Cardinal Clemente said: “The path you travelled to get here was worth the effort, and during this time you will find, in the variety of who you are and in the quality that you bring, each and every one, from each land, language, and culture. Nothing can substitute this personal path and path together, to encounter the path of all.”
The mornings in Lisbon were spent in large outdoor English-speaking Rise Up catechesis sessions. The group heard first from American Cardinal Seán Patrick O’Malley, currently Archbishop of the Archdiocese of Boston and a Council of Cardinals adviser to Pope Francis.
Jess McCall wrote: “Cardinal O’Malley told us St Paul said that the 10 commandments are written in our hearts and that to live a fully human life we need to follow them. He went on to say that being part of a worshipping Catholic community is an important part of this and that we are charged with carrying on Jesus’ mission, we do this by being a witness to Him in our lives.”
Later, many of the East Anglia group went to hear Christopher West of the Theology of the Body Institute talk about the Theology of the Body, based on the work of the same name by John Paul II. Beth Desborough wrote: “Christopher explained that when you look at someone you only see their body. You have to see them and see their soul and who they truly are and that’s the love that you must have for people; that they are deeper and more than they appear to be.”
The following day Kerry Barrett wrote: “In our second Rise Up catechesis session we heard from Archbishop Anthony Fisher, of Sydney, who taught us that we need to become great lovers and really live in communion with each other. He continued by telling us that Jesus loved with commitment, reminding us that Jesus said “as I have loved you, you must love each other”.
Then it was off to the King Edward VII park again to watch the welcome for Pope Francis (pictured right). A vibrant spectacle of colour, flags and sound from half-a-million pilgrims greeted the Pope, wrote Kirsten Taylor: “The highlight of the day, after waiting for a long time, was watching the open car of Pope Francis passing close by us. He was welcomed with elation by everyone. His presence did not disappoint and the happiness and friendliness could be felt everywhere. This beautiful experience will be definitely stay with me forever.”
Well-known American Bishop Robert Barron spoke at the final catechesis session (pictured below), wrote Sr Catherine: “In the presence of the Blessed Sacrament, he delivered an inspiring talk on prayer: how God desires and chooses us.

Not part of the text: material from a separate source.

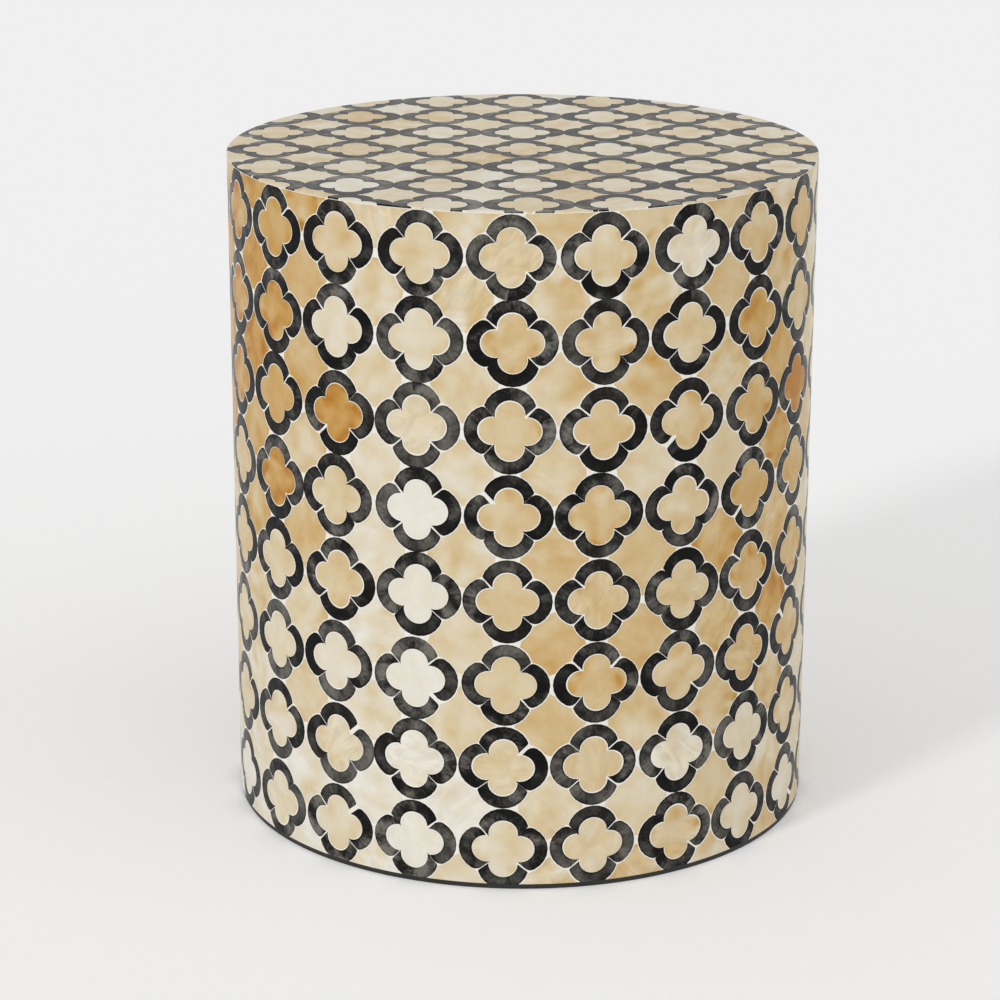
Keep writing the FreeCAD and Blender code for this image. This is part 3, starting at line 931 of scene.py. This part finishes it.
def add_heart(laid, foil, seed, shade, mood=None):
    # hearts are cut from the more even parts of the shell
    rng = random.Random(f"heart {seed}")
    flat = bmesh.new()
    heart_outline(flat, foil)
    grain = sheet_grain(rng, foil.centre)
    tones = pale_tones(rng, shade, mood)
    tones["cloud"] *= heart_clouding
    laid.add(flat, grain, sheet_lie(foil.centre), tones)


def add_petals(laid, foil, around, seed, shade):
    # around holds the quatrefoil beyond each petal: east, north, west and south
    for quarter, beyond in enumerate(around):
        rng = random.Random(f"petal {seed} {quarter}")
        slip = sideways(rng, petal_slip)
        # petals left and right of a heart are filed rounder than those above and below it
        roundness = rng.uniform(least_filing, most_filing)
        if quarter % 2 == 1:
            roundness *= upright_filing
        parts = [None]
        if rng.random() < split_petals:
            turn = rng.uniform(-split_turn, split_turn)
            parts = [(1, turn), (-1, turn)]
        place = band_place(foil.lobe(quarter), foil.centre)
        for part in parts:
            flat = bmesh.new()
            petal_outline(flat, foil, quarter, slip, roundness, part)
            # a petal goes no further than halfway to the petal of the next quatrefoil
            here, there = foil.lobe(quarter), beyond.lobe(quarter + 2)
            outwards = (there - here).normalized()
            cut(flat, (here + there) / 2 - outwards * contact / 2, outwards)
            lie = petal_lie(place, foil.pitch)
            laid.add(flat, petal_grain(rng, place), lie, black_tones(rng, shade))


def add_star(laid, foils, seed, shade_at, tip_size, joint):
    rng = random.Random(f"star {seed}")
    flat = bmesh.new()
    tips = []
    for number in range(4):
        # tips that point up and down are the sharper ones
        width = drawn(rng, star_tips) * tip_size
        if number % 2 == 0:
            width *= upright_tip_size
        slant = rng.uniform(-1, 1) * tip_slant * width
        tips.append((width + slant, width - slant))
    star_outline(flat, foils, tips, rng.uniform(*joint))
    centre = sum((foil.centre for foil in foils), Vector()) / 4
    grain = sheet_grain(rng, centre)
    laid.add(flat, grain, sheet_lie(centre), pale_tones(rng, shade_at(centre)))


def bent(laid, name, node, material):
    bend_round(laid.mesh)
    finished(laid.mesh, name, node, material, drum_radius)


# Side inlay
for level in range(side_rows):
    row = level + 1
    hearts, petals = Laid(side_sheet, trim_side), Laid(side_sheet, trim_side)
    for column in range(side_columns):
        foil = side_foil(level, column)
        shade = sorted_and_sheen_shade(foil.centre)
        seed = f"side {level} {column}"
        around = [
            side_foil(level, column + 1),
            side_foil(level + 1, column),
            side_foil(level, column - 1),
            side_foil(level - 1, column),
        ]
        from_front = (column + side_columns // 2) % side_columns - side_columns // 2
        mood = heart_moods.get((row, from_front))
        add_heart(hearts, foil, seed, shade, mood)
        add_petals(petals, foil, around, seed, shade)
    bent(hearts, f"laid_hearts_row_{row}", f"side_hearts_row_{row}", pale)
    bent(petals, f"laid_petals_row_{row}", f"side_petals_row_{row}", black)
for level in range(-1, side_rows):
    stars = Laid(side_sheet, trim_side)
    for column in range(side_columns):
        around = corners(side_foil, level, column, (0, 1), (1, 0))
        seed = f"side {level} {column}"
        add_star(stars, around, seed, sorted_and_sheen_shade, side_tip_size, side_star_joint)
    if level < 0:
        part = "base"
    elif level == side_rows - 1:
        part = "rim"
    else:
        part = f"row_{level + 1}"
    bent(stars, f"laid_stars_{part}", f"side_stars_{part}", pale)

# Top inlay
hearts, petals, stars = (Laid(top_sheet, trim_top) for _ in range(3))
for across in top_reach:
    for along in top_reach:
        foil = top_foil(across, along)
        seed = f"top {across} {along}"
        around = [
            top_foil(across + 1, along),
            top_foil(across, along + 1),
            top_foil(across - 1, along),
            top_foil(across, along - 1),
        ]
        add_heart(hearts, foil, seed, top_tone_and_glare)
        add_petals(petals, foil, around, seed, top_tone_and_glare)
        around = corners(top_foil, across, along, (1, 0), (0, 1))
        add_star(stars, around, seed, lambda centre: top_tone_and_glare, top_tip_size, top_star_joint)
for laid, kind, slot, material in (
    (hearts, "hearts", "pale_shell", pale),
    (petals, "petals", "black_shell", black),
    (stars, "stars", "pale_shell", pale),
):
    lay_on_top(laid.mesh)
    finished(laid.mesh, f"laid_top_{kind}", f"top_{kind}", material)


# Filler that stands in every joint, sanded flush
def turned_ring(inner, outer, low, high):
    mesh = bmesh.new()
    section = [(inner, low), (outer, low), (outer, high), (inner, high)]
    verts = [mesh.verts.new((reach, 0, height)) for reach, height in section]
    edges = [mesh.edges.new(pair) for pair in zip(verts, verts[1:] + verts[:1])]
    bmesh.ops.spin(
        mesh,
        geom=verts + edges,
        cent=(0, 0, 0),
        axis=UP,
        angle=2 * math.pi,
        steps=drum_segments,
        use_merge=True,
    )
    bmesh.ops.remove_doubles(mesh, verts=mesh.verts, dist=touch)
    bmesh.ops.recalc_face_normals(mesh, faces=mesh.faces)
    return mesh


def soften_ring(mesh, radius, height):
    arris = []
    for edge in mesh.edges:
        reach = min(vert.co.to_2d().length for vert in edge.verts)
        if reach > radius - touch and min(vert.co.z for vert in edge.verts) > height - touch:
            arris.append(edge)
    soften(mesh, arris)


def turned_disc(radius, low, high):
    mesh = bmesh.new()
    bmesh.ops.create_circle(
        mesh,
        cap_ends=True,
        segments=drum_segments,
        radius=radius,
        matrix=Matrix.Translation((0, 0, low)),
    )
    grown = bmesh.ops.extrude_face_region(mesh, geom=mesh.faces[:])["geom"]
    raised = [item for item in grown if isinstance(item, bmesh.types.BMVert)]
    bmesh.ops.translate(mesh, verts=raised, vec=(0, 0, high - low))
    bmesh.ops.recalc_face_normals(mesh, faces=mesh.faces)
    return mesh


joint_radius = drum_radius - joint_sink
joint_top = drum_height - joint_sink
rim_inside = drum_radius - rim_filler_width
side_joints = turned_ring(wall_radius, joint_radius, side_base, side_top)
finished(side_joints, "side_joints", "side_filler", filler, joint_radius)
top_joints = turned_disc(rim_inside, board_top, joint_top)
finished(top_joints, "top_joints", "top_filler", filler)
rim_joints = turned_ring(rim_inside, joint_radius, side_top, joint_top)
soften_ring(rim_joints, joint_radius, joint_top)
finished(rim_joints, "rim_joints", "rim_filler", filler, joint_radius)

# Floor, light and camera, with its lens and film in millimetres
floor_size = 30
floor_gap = 0.3 * mm
floor_lift = 0.165
sky_light = 0.6
sky_seen = 0.86
camera_place = (0, -1.88266, 0.777261)
camera_lens = 115.839
camera_film = 36
camera_pitch = 0.306846
camera_yaw = -0.006884
camera_roll = 0.002084


def shown_to_camera(tree):
    # 1 for what the camera sees straight, mirrored or through glass, and 0 for light that spreads
    path = tree.nodes.new("ShaderNodeLightPath")
    total = path.outputs["Is Camera Ray"]
    for kind in ("Is Glossy Ray", "Is Transmission Ray"):
        node = tree.nodes.new("ShaderNodeMath")
        node.operation = "MAXIMUM"
        tree.links.new(total, node.inputs[0])
        tree.links.new(path.outputs[kind], node.inputs[1])
        total = node.outputs[0]
    return total


def studio_floor():
    # pale paper, that the camera sees a little paler than it lights the drum
    finish = Finish("studio_floor")
    finish.set(base_color=(0.9, 0.9, 0.9, 1), roughness=0.9, specular_IOR_level=0.0)
    finish.set(emission_color=(1, 1, 1, 1))
    seen = shown_to_camera(finish.tree)
    finish.set(emission_strength=finish.product(seen, floor_lift))
    return finish.material


floor_mesh = bmesh.new()
bmesh.ops.create_grid(floor_mesh, x_segments=1, y_segments=1, size=floor_size / 2)
bmesh.ops.translate(floor_mesh, verts=floor_mesh.verts, vec=(0, 0, -floor_gap))
floor_data = bpy.data.meshes.new("floor")
floor_mesh.to_mesh(floor_data)
floor_mesh.free()
floor = bpy.data.objects.new("floor", floor_data)
bpy.context.scene.collection.objects.link(floor)
floor_data.materials.append(studio_floor())

world = bpy.data.worlds.new("studio")
world.use_nodes = True
studio_seen = shown_to_camera(world.node_tree)
studio_light = world.node_tree.nodes.new("ShaderNodeMapRange")
world.node_tree.links.new(studio_seen, studio_light.inputs["Value"])
studio_light.inputs["To Min"].default_value = sky_light
studio_light.inputs["To Max"].default_value = sky_seen
backdrop = world.node_tree.nodes["Background"]
backdrop.inputs["Color"].default_value = (1, 1, 1, 1)
world.node_tree.links.new(studio_light.outputs[0], backdrop.inputs["Strength"])
bpy.context.scene.world = world


def lamp(name, azimuth, rise, width, strength):
    # a far lamp: its angle round from the front, its rise and its width, in degrees
    data = bpy.data.lights.new(name, "SUN")
    data.angle = math.radians(width)
    data.energy = strength * math.pi
    light = bpy.data.objects.new(name, data)
    bpy.context.scene.collection.objects.link(light)
    azimuth, rise = math.radians(azimuth), math.radians(rise)
    way = Vector((math.sin(azimuth), -math.cos(azimuth), math.tan(rise)))
    light.rotation_euler = way.to_track_quat("Z", "Y").to_euler()


lamp("key", azimuth=-42, rise=27, width=9, strength=0.26)
lamp("fill", azimuth=50, rise=20, width=90, strength=0.165)

camera_data = bpy.data.cameras.new("camera")
camera_data.sensor_width = camera_film
camera_data.lens = camera_lens
camera = bpy.data.objects.new("camera", camera_data)
bpy.context.scene.collection.objects.link(camera)
camera.matrix_world = (
    Matrix.Translation(camera_place)
    @ Matrix.Rotation(-camera_yaw, 4, "Z")
    @ Matrix.Rotation(QUARTER - camera_pitch, 4, "X")
    @ Matrix.Rotation(camera_roll, 4, "Z")
)
bpy.context.scene.camera = camera
bpy.context.scene.view_settings.view_transform = "Standard"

He gave us a rather unique analogy of God as a helicopter, ‘who wants to land in our hearts… the only problem is the landing area is all cluttered. Prayer is clearing this landing ground’. He also reminded us that prayer is what we are made for, a conversation between friends.”
An estimated 800,000 people, including Pope Francis, later witnessed a dramatic portrayal of the Way of the Cross in the Edward VII Park.
During his homily, Pope Francis said: “Jesus is the Way. In the Gospels, we most often find him on the road. He never stays put, but goes to the public squares, to the shores of the lake, to the mountains, to the temple… He has nowhere to lay his head.
“He keeps moving; he shows concern for those around him; he stops before those who suffer and yet continue to hope. He feels compassion for the weary, and he reaches out to those in pain. He stops to listen to each person’s story, and tenderly cares for all before resuming his journey. Jesus’ public life is one of constant journeying; indeed, his whole life is a journey.”
Later, some of the East Anglia group managed to get tickets to an evening concert with the likes of well-known Christian musicians Matt Maher and Israel Houghton in a Lisbon football stadium with thousands of other Christians.
An estimated 1.5 million people attended the final Mass of World Youth Day and the overnight Vigil before it with Pope Francis at the Field of Grace in Lisbon, to bring the event to a close. The East Anglia group, along with many, many others made their way by foot and metro in scorching temperatures.
Pope Francis finished his vigil homily by saying: “There is only one thing that is free, that is the love of Jesus”. This was followed by a beautiful time of adoration and then a not-so-quiet night of sleeping in the field before being woken up with techno and rave music from Padre Guilherme again.
Pope Francis had left for the night but returned early the following morning for another popemobile tour of four huge fields, stretching for miles and filled with 1.5 million pilgrims.
Jess wrote: “In his final homily, the Pope gave advice on what to do once we are back home after World Youth Day, after we have come down from the mountain. He gave us three verbs to help us; to shine, to listen and to be unafraid. He said we should shine with the light of Christ, listen to him so that we too may become the light of the world and to be unafraid for the Lord loves us and is always at our side.”
Weary pilgrims then made their way back to the hotel, some six miles away and rested in time for a final celebration meal.
On the day of their return flight home, the East Anglia group had a final private Mass in a Lisbon convent when Bishop Peter said: “You have undoubtedly engaged in many conversations with pilgrims from other cultures and that in itself is a learning curve. As well as talking with others in the group, opening yourself up to questions and the search for answers, which perhaps are not easily attained. You will spend a lifetime searching for answers and we need to be exposed to the thoughts of others to help us in our great journey. I hope that you have engaged with many people from around the world at this exciting event.”
Youth Services Director, Hamish MacQueen, who masterminded the East Anglia trip, said: “It was an amazing pilgrimage with an amazing group. From what they have said, I know that faith has been strengthened, a greater sense of vocation nurtured and knowing more of the unconditional love of God has become a reality…. and that’s what it’s all about.”
Pictured top are the East Anglia group with Bishop Peter before their departure on the pilgrimage walk to the Vigil and final Mass.